See Lawrence's references to William in the letter of 19 November 1912 to Garnett (no. 516) in which he gives a synopsis of the 'idea' the novel 'follows'.

[31]

Because these pages are on k paper, and Lawrence may have begun using k paper in Shirebrook, that may explain why Lawrence began posting this part of the novel to Jessie.

[32]

Dieter Mehl gives new information about Lawrence's German relatives, in "D. H. Lawrence in Waldbröl," Notes and Queries, Vol. 31, No. 1. 78-81.

[33]

The paper is the same type as one which Lawrence wrote to David Garnett on, 23 July 1912 (no. 473).

[34]

He used Frieda's sister's address, see Letters I, 415 n.1.

[35]

Frieda Lawrence, "Not I, But the Wind. . ." (1935, 1964, 1973), 44.

[36]

Ibid., 50: "[From Trento] We took the train to Riva on the Lago di Garda. . . Then we got our trunks." See Edward Nehls, D. H. Lawrence: A Composite Biography, Madison 1959, Vol. I, 178: David Garnett: "Lawrence and Frieda sent off all their worldly possessions in two suitcases by train to Italy." I argue that they left some possessions behind.

[37]

There are discernible changes of handwriting throughout these mss., indicating that Lawrence wrote them with breaks. He clearly had a remarkable capacity to write while on the move and while living in strange temporary accommodation. I cite the change in handwriting here not as something extraordinary but because it supports the possibility that my hypothesis is valid.

[38]

See Letters I (no. 478).
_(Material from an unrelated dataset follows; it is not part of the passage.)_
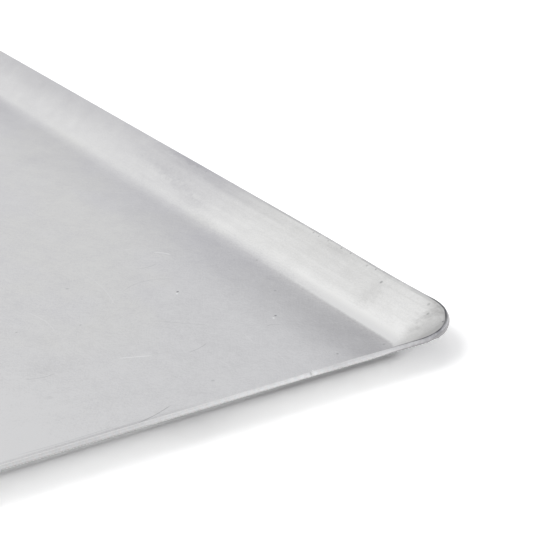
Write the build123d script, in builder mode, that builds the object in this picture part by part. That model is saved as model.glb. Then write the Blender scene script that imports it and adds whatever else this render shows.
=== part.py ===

Lawrence certainly left some manuscripts in Bavaria in 1913, but that later occasion would not explain this particular survival.

[39]

This article is published with the kind permission of the Cambridge University Press, Laurence Pollinger Limited and the Estate of Mrs Frieda Lawrence Ravagli; and with the kind permission of Mrs Ann Howard (Jessie Chambers Mss).

[40]

Love Poems ms.: Lawrence had been preparing poems for a book since October 1911 but Love Poems and Others was not published until February 1913. The ms. paper is very mixed, and since the poems include "Bei Hennef", Lawrence must have kept the poems together with more of the same blank paper, and taken the collection abroad with him.